Civil War officers and chaplains frequently lamented the use of crude language, and it bothered some men in the ranks as well. “Nancy,” a soldier from Ohio wrote in a letter home, “you have but a feint Idea of the wickedness and profanity of the Soldiers. I have been often kept from falling asleep Just by oaths and curses of the worst caracter and perhaps it would be the first thing that would greet my ears when I awoke.”[5]

Civil War Monitor Collection
This sketch, printed on an envelope in 1861, depicts the Confederacy as an ass—a word that would be employed in new and creative ways by soldiers on both sides during the conflict.

Civil War profanity, however, was not confined to military men’s speech. Soldiers who verbally swore in camp sometimes used profanity in their letters home, and words such as ass appeared in letters addressed to wives, sweethearts, and mothers. These particular vulgarities were, by their writers’ estimation, simply not that vulgar. Pennsylvania Private Harrison Nesbitt felt comfortable ordering his wife, Jemima, to tell a nosy neighbor “to kiss your ass and mind Her own Business” if she continued to meddle in the family’s financial affairs. Women were not immune to the hardening of their soldiers’ demeanors or their language.[6]

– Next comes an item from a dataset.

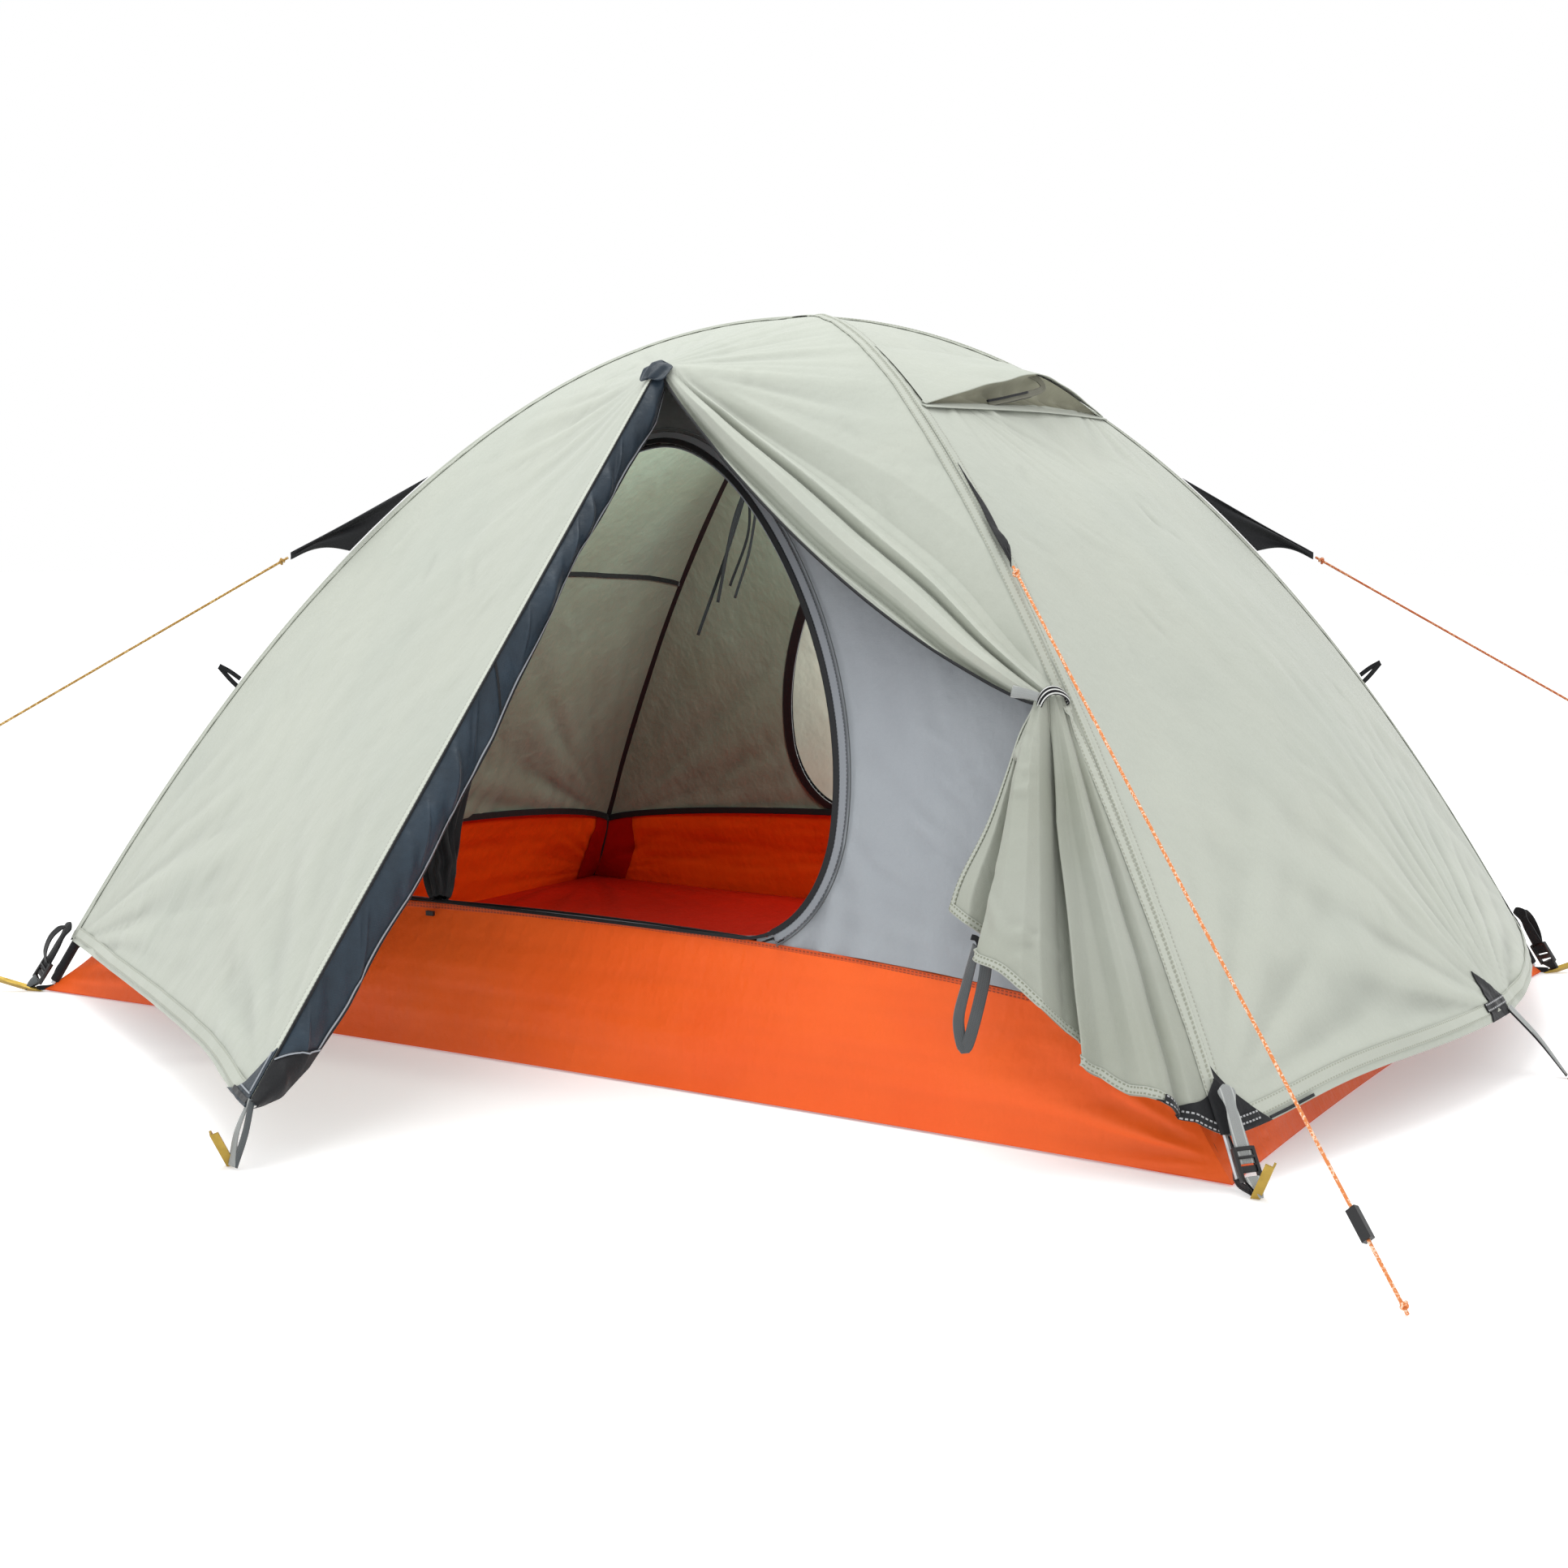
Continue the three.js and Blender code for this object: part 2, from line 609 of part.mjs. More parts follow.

Albinus Fell of the 6th Ohio Cavalry was less figurative in his speech. “I have laid in mud and water and … wet for three days at a time[,] but still I have the same desire to go on until the end and when I am killed I want them [to] roll me in to a hole with my face down so that J.R. Fell can kiss my ass with out turning me over,” he told his wife.[7]

The English had been kissing ass since the Middle Ages, but the American Civil War ushered in a new compound: kick ass. On February 17, 1862, John B. Gregory of the 38th Virginia Infantry wrote, “old capen gilburt is doun her doing All he Can to get us to volenter Agan he Think evry one orter stay.” In between the lines of his letter (above “one orter stay”), he penned “I want to kick ass.” John Boyer of the 190th Pennsylvania Infantry, meanwhile, longed for a letter from his brother, Daniel, but “Dident get no answer yet of him Tell him if he Dont Write soon then i kick His ass when i get home And i am just the boy That can Do it.” These men were determined to do something—win the war, kick the captain, or wallop a sibling. They were going to kick ass! Their unwavering tenacity required a new phrase.[8]

Audience always matters when using profanity, but so too did context, and most usages of ass occurred in comedic moments or passionately determined contexts. The Civil War produced many such instances—from watching a “jack ass ride a mule with his pants in his boots” to being found ass up after dying in combat. The hardship and humor of war shaped all language—the profane included.

TRACY L. BARNETT IS A DOCTORAL CANDIDATE AT THE UNIVERSITY OF GEORGIA. HER DISSERTATION ANALYZES THE HISTORIC ORIGINS OF AMERICA’S GUN CULTURE AND ITS MUTUALLY CONSTITUTIVE RELATIONSHIP TO WHITE SUPREMACIST IDEOLOGY. AS THE DIGITAL HUMANITIES RESEARCH FELLOW, SHE WORKED AS A RESEARCH ASSISTANT FOR PRIVATE VOICES (ALTCHIVE.ORG/PRIVATE-VOICES/), A WEBSITE DEVOTED TO CIVIL WAR LANGUAGE.

1 Noah Webster, An American dictionary of the English Language (Springfield, MA, 1860), 76.

2 Amos Breneman to Abraham Good, April 26, 1865, Private Voices (altchive.org/private-voices/node/13526). 3 Or, in the original Middle English, this character “thoughte he wolde amenden al the jape; He sholde kisse his ers er that he scape.” Geoffrey Hughes, An Encyclopedia of Swearing: The Social History of Oaths, Profanity, Foul Language, and Ethnic Slurs in the English-Speaking World (Armonk, NY, 2006), 12.

4 Hughes, An Encyclopedia of Swearing, 12.

5 Susan G. Hall, Appalachian Ohio and the Civil War, 1862–1863 (Jefferson, NC, 2000), 101. 6 Harrison Nesbitt to Jemima Nesbitt, October 30, 1864, Private Voices (altchive.org/private-voices/node/14009). 7 Albinus Fell to Diana “Mit” Fell, May or June 1862, Private Voices (altchive.org/private-voices/node/13273).
8 The February 17, 1862, letter from John B. Gregory is the first known usage of the phrase kick ass. John B. Gregory to Martha J. Gregory and John Eanes, February 17, 1862, Private Voices (altchive.org/private-voices/node/11901); John Boyer to Peter Boyer Sr., October 7, 1863, Private Voices (altchive.org/private-voices/node/13567).